* Source material *
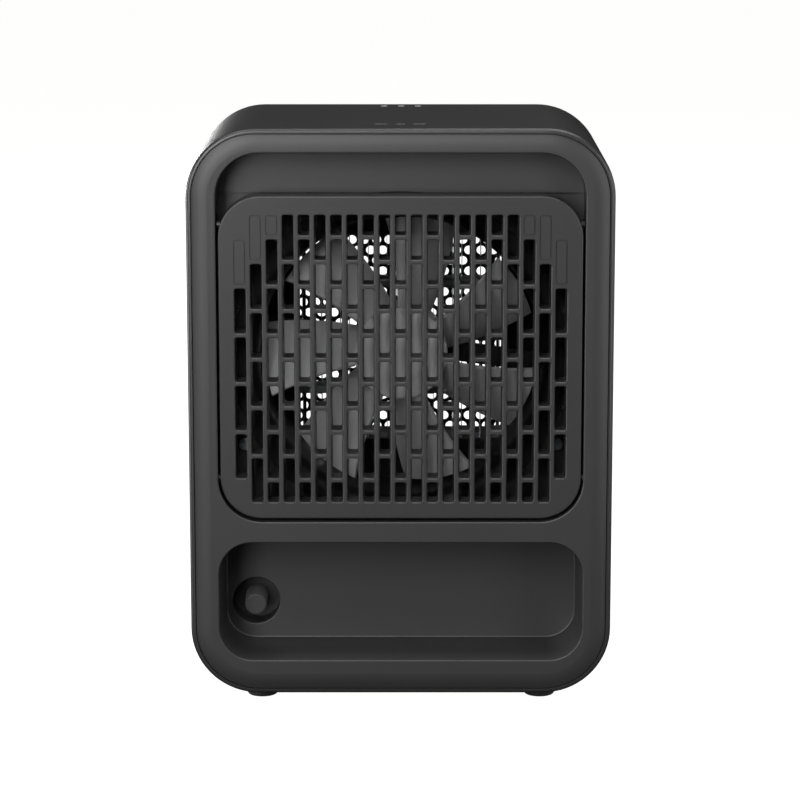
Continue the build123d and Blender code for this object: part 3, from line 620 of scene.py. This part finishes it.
@dataclass
class CordEntry(SubAssembly):
    """Gland in the lower recess, and the clamp behind it."""

    def build(self) -> None:
        """Paints the gland, the clamp and its screws."""
        self.paint(GLAND_PVC, "cord_gland")
        self.paint(NYLON, "cord_clamp")
        self.paint(SCREW_STEEL, "clamp_screws")


@dataclass
class Fan(SubAssembly):
    """Axial fan: shroud, impeller and the motor on its bracket."""

    def build(self) -> None:
        """Paints the fan and its motor."""
        self.paint(DUCT_PP, "fan_shroud", "motor_bracket")
        self.paint(FAN_PP, "impeller")
        self.paint(BRASS, "hub_bush", "motor_bearings")
        self.paint(MOTOR_STEEL, "motor_can", "motor_end_cap", "motor_shaft")
        self.paint(STATOR_STEEL, "motor_stator", "motor_rotor")
        self.paint(SCREW_STEEL, "plenum_screws", "bracket_screws")


@dataclass
class Heater(SubAssembly):
    """Ceramic heating element between its ducts, with its two limiters."""

    def build(self) -> None:
        """Paints the element, its holder and limiters."""
        self.paint(DUCT_PP, "air_duct")
        self.paint(HEAT_RESIN, "element_holder")
        self.paint(ALUMINIUM, "element_tubes", "element_fins")
        self.paint(PTC_STONE, "ceramic_stones")
        self.paint(BRASS, "element_terminals")
        self.paint(MOTOR_STEEL, "thermal_cutout", "thermal_fuse")


@dataclass
class Outlet(SubAssembly):
    """Outlet duct and perforated grille."""

    def build(self) -> None:
        """Paints the duct, the grille and the screws."""
        self.paint(DUCT_PP, "outlet_duct")
        self.paint(GRILLE_PPS, "outlet_grille")
        self.paint(SCREW_STEEL, "duct_screws")


@dataclass
class Selector(SubAssembly):
    """Rotary selector in its dish, with its printed positions."""

    floor_gap: float = 0.6
    mark_radius: float = 22.0
    mark_length: float = 2.6
    mark_width: float = 0.7
    mark_gap: float = 1.6
    positions: int = 4
    step_degrees: float = 45.0
    groove_top: float = 0.5
    groove_offset: float = 13.0
    pointer_length: float = 7.6
    pointer_width: float = 0.9
    pointer_thickness: float = 0.12

    def build(self) -> None:
        """Paints the selector, and prints the positions and the pointer."""
        self.paint(KNOB_ABS, "selector_knob")
        self.paint(MOTOR_STEEL, "selector_spindle", "switch_nut")
        self.paint(DUCT_PP, "selector_switch")
        low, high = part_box("selector_knob")
        middle = (low + high) / 2
        # Both planes face +Y: the first axis runs along -X, the second along +Z.
        turn = Matrix(((-1, 0, 0), (0, 0, 1), (0, 1, 0))).to_4x4()
        dish = Matrix.Translation((middle.x, low.y - self.floor_gap * MM, middle.z)) @ turn
        groove = Matrix.Translation((middle.x, high.y - self.groove_top * MM, middle.z)) @ turn
        self.print_positions(dish)
        self.fill_pointer(groove)

    def print_positions(self, plane: Matrix) -> None:
        """Prints a ring for off and one, two and three dashes for the others on the dish's floor.

        Args:
            plane: the dish's floor, with its origin on the spindle.
        """
        radius = self.mark_length / 2
        off = (0.0, self.mark_radius)
        ring = (ring_outline(radius, off), ring_outline(radius - self.mark_width, off))
        dashes = []
        for position in range(1, self.positions):
            turn = math.radians(position * self.step_degrees)
            for dash in range(position):
                aside = (dash - (position - 1) / 2) * self.mark_gap
                centre = (
                    self.mark_radius * math.sin(turn) + aside * math.cos(turn),
                    self.mark_radius * math.cos(turn) - aside * math.sin(turn),
                )
                dashes.append(dash_outline(self.mark_length, self.mark_width, centre, math.pi / 2 - turn))
        InkFilm("selector_marks", plane, WHITE_INK, "housing", "cover").lay_down(dashes, [ring])

    def fill_pointer(self, plane: Matrix) -> None:
        """Fills the pointer groove of the grip with ink.

        Args:
            plane: the groove's floor, with its origin on the spindle.
        """
        line = dash_outline(self.pointer_length, self.pointer_width, (0.0, self.groove_offset), math.pi / 2)
        film = InkFilm("selector_pointer", plane, WHITE_INK, "selector", "knob", self.pointer_thickness)
        film.lay_down([line])


@dataclass
class Electrics(SubAssembly):
    """Pilot light, terminal block and tip-over switch."""

    def build(self) -> None:
        """Paints the small electrical parts."""
        self.paint(AMBER_LENS, "indicator_lens")
        self.paint(NYLON, "indicator_lamp", "terminal_block", "tip_switch")
        self.paint(BRASS, "terminal_screws")


# ------------------------------------------------------------------ studio
@dataclass(frozen=True)
class Softbox:
    """A rectangular soft light that faces a point of the heater."""

    name: str
    place: Place
    aim: Place
    size: Point
    power: float

    def hang(self) -> bpy.types.Object:
        """Makes the light.

        Returns:
            The light's object.
        """
        data = bpy.data.lights.new(self.name, "AREA")
        data.shape = "RECTANGLE"
        data.size, data.size_y = self.size[0] * MM, self.size[1] * MM
        data.energy = self.power
        lamp = bpy.data.objects.new(self.name, data)
        lamp.location = Vector(self.place) * MM
        lamp.rotation_euler = (Vector(self.aim) - Vector(self.place)).to_track_quat("-Z", "Y").to_euler()
        lamp.visible_camera = False
        bpy.context.scene.collection.objects.link(lamp)
        LOG.info("%s: %.1f W", self.name, self.power)
        return lamp


SOFTBOXES = (
    Softbox("left_softbox", (-1300, -150, 180), (0, -59, 140), (700, 700), 9.5),
    Softbox("overhead_strip", (0, -200, 1200), (0, -59, 140), (1400, 300), 7.0),
    Softbox("intake_softbox", (-600, -1500, 350), (0, -59, 140), (500, 700), 9.5),
    Softbox("intake_high", (-150, -1300, 900), (0, -59, 140), (500, 500), 4.2),
    Softbox("intake_high_left", (-550, -1250, 850), (0, -59, 140), (500, 500), 4.8),
    Softbox("right_softbox", (1300, -100, 250), (0, -59, 140), (700, 700), 3.0),
    Softbox("right_strip", (330, -330, 220), (0, -59, 140), (150, 400), 0.5),
    Softbox("outlet_softbox", (400, 900, 1500), (0, 59, 140), (900, 700), 6.0),
    Softbox("outlet_fill", (-900, 1400, 400), (0, 59, 140), (500, 700), 22.0),
)


@dataclass
class Studio:
    """Pale floor, soft light and camera.

    The floor and the air show white to the camera and give almost no light to the heater. The softboxes do.
    """

    floor_size: float = 40000.0
    floor_base: str = "#8a8a8a"
    fibre_mm: float = 400.0
    floor_tone: str = "#fdfdfc"
    floor_glow: float = 1.0
    air_tone: str = "#ffffff"
    air_glow: float = 0.01
    camera_place: Place = (3.6, -1386.5, 398.2)
    camera_pitch: float = 10.987
    lens: float = 136.4
    shift: float = -0.0109
    sight_metres: float = 100.0

    def build(self) -> None:
        """Sets up the floor, the surroundings, the lights and the camera."""
        self.lay_floor()
        self.fill_air()
        for softbox in SOFTBOXES:
            softbox.hang()
        self.set_camera()
        bpy.context.scene.view_settings.view_transform = "Standard"

    def lay_floor(self) -> None:
        """Lays a large, even floor that its own glow makes pale, and that lights nothing else."""
        material = bpy.data.materials.new("studio_paper")
        material.use_nodes = True
        tree = material.node_tree
        tree.nodes.clear()
        place = add_node(tree, "ShaderNodeTexCoord").outputs["Object"]
        fibre = add_node(
            tree, "ShaderNodeTexNoise", {"Scale": 1 / (self.fibre_mm * MM), "Detail": 2.0}, {"Vector": place}
        )
        shade = add_node(
            tree, "ShaderNodeMapRange", {"To Min": 0.92, "To Max": 0.97}, {"Value": fibre.outputs["Fac"]}
        )
        paper = add_node(
            tree, "ShaderNodeBsdfPrincipled",
            {
                "Base Color": linear(self.floor_base),
                "Emission Color": linear(self.floor_tone),
                "Emission Strength": self.floor_glow,
            },
            {"Roughness": shade.outputs["Result"]},
        )
        add_node(tree, "ShaderNodeOutputMaterial", links={"Surface": paper.outputs["BSDF"]})
        half = self.floor_size / 2 * MM
        mesh = bmesh.new()
        corners = ((-1, -1), (1, -1), (1, 1), (-1, 1))
        mesh.faces.new([mesh.verts.new((x * half, y * half, 0.0)) for x, y in corners])
        data = bpy.data.meshes.new("studio_floor")
        mesh.to_mesh(data)
        mesh.free()
        data.materials.append(material)
        floor = bpy.data.objects.new("studio_floor", data)
        floor.visible_glossy = False
        floor.visible_diffuse = False
        bpy.context.scene.collection.objects.link(floor)

    def fill_air(self) -> None:
        """Surrounds the set with a very dim even glow, which shows as full white to the camera alone."""
        world = bpy.data.worlds.new("studio_air")
        world.use_nodes = True
        tree = world.node_tree
        tree.nodes.clear()
        seen = add_node(tree, "ShaderNodeLightPath").outputs["Is Camera Ray"]
        strength = add_node(
            tree, "ShaderNodeMapRange", {"To Min": self.air_glow, "To Max": 1.0}, {"Value": seen}
        )
        glow = add_node(
            tree, "ShaderNodeBackground",
            {"Color": linear(self.air_tone)},
            {"Strength": strength.outputs["Result"]},
        )
        add_node(tree, "ShaderNodeOutputWorld", links={"Surface": glow.outputs["Background"]})
        bpy.context.scene.world = world

    def set_camera(self) -> None:
        """Puts the camera behind the intake, a little above the heater."""
        data = bpy.data.cameras.new("studio_camera")
        data.lens = self.lens
        data.shift_x = self.shift
        data.clip_end = self.sight_metres
        camera = bpy.data.objects.new("studio_camera", data)
        camera.location = Vector(self.camera_place) * MM
        camera.rotation_euler = (math.radians(90.0 - self.camera_pitch), 0.0, 0.0)
        bpy.context.scene.collection.objects.link(camera)
        bpy.context.scene.camera = camera


def main() -> None:
    """Builds and finishes every sub-assembly and the studio."""
    logging.basicConfig(level=logging.INFO, format="%(message)s", stream=sys.stdout)
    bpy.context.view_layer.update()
    nodes = frame["nodes"]
    for kind in (Housing, Intake, CordEntry, Fan, Heater, Outlet, Selector, Electrics):
        LOG.info("-- %s", kind.__name__)
        kind(nodes).build()
    Studio().build()


if __name__ == "__main__":
    main()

* What is expected *
Starting with the first line of the data above, copy each line exactly until you reach the line with "selector in its"; include that line as well.

* Response for this exercise *
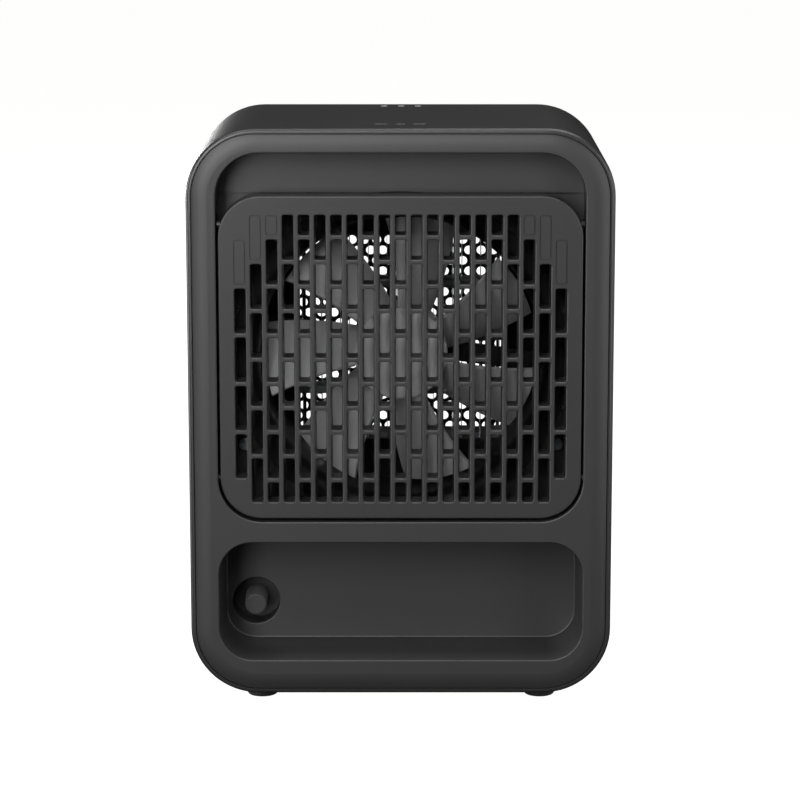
Continue the build123d and Blender code for this object: part 3, from line 620 of scene.py. This part finishes it.
@dataclass
class CordEntry(SubAssembly):
    """Gland in the lower recess, and the clamp behind it."""

    def build(self) -> None:
        """Paints the gland, the clamp and its screws."""
        self.paint(GLAND_PVC, "cord_gland")
        self.paint(NYLON, "cord_clamp")
        self.paint(SCREW_STEEL, "clamp_screws")


@dataclass
class Fan(SubAssembly):
    """Axial fan: shroud, impeller and the motor on its bracket."""

    def build(self) -> None:
        """Paints the fan and its motor."""
        self.paint(DUCT_PP, "fan_shroud", "motor_bracket")
        self.paint(FAN_PP, "impeller")
        self.paint(BRASS, "hub_bush", "motor_bearings")
        self.paint(MOTOR_STEEL, "motor_can", "motor_end_cap", "motor_shaft")
        self.paint(STATOR_STEEL, "motor_stator", "motor_rotor")
        self.paint(SCREW_STEEL, "plenum_screws", "bracket_screws")


@dataclass
class Heater(SubAssembly):
    """Ceramic heating element between its ducts, with its two limiters."""

    def build(self) -> None:
        """Paints the element, its holder and limiters."""
        self.paint(DUCT_PP, "air_duct")
        self.paint(HEAT_RESIN, "element_holder")
        self.paint(ALUMINIUM, "element_tubes", "element_fins")
        self.paint(PTC_STONE, "ceramic_stones")
        self.paint(BRASS, "element_terminals")
        self.paint(MOTOR_STEEL, "thermal_cutout", "thermal_fuse")


@dataclass
class Outlet(SubAssembly):
    """Outlet duct and perforated grille."""

    def build(self) -> None:
        """Paints the duct, the grille and the screws."""
        self.paint(DUCT_PP, "outlet_duct")
        self.paint(GRILLE_PPS, "outlet_grille")
        self.paint(SCREW_STEEL, "duct_screws")


@dataclass
class Selector(SubAssembly):
    """Rotary selector in its dish, with its printed positions."""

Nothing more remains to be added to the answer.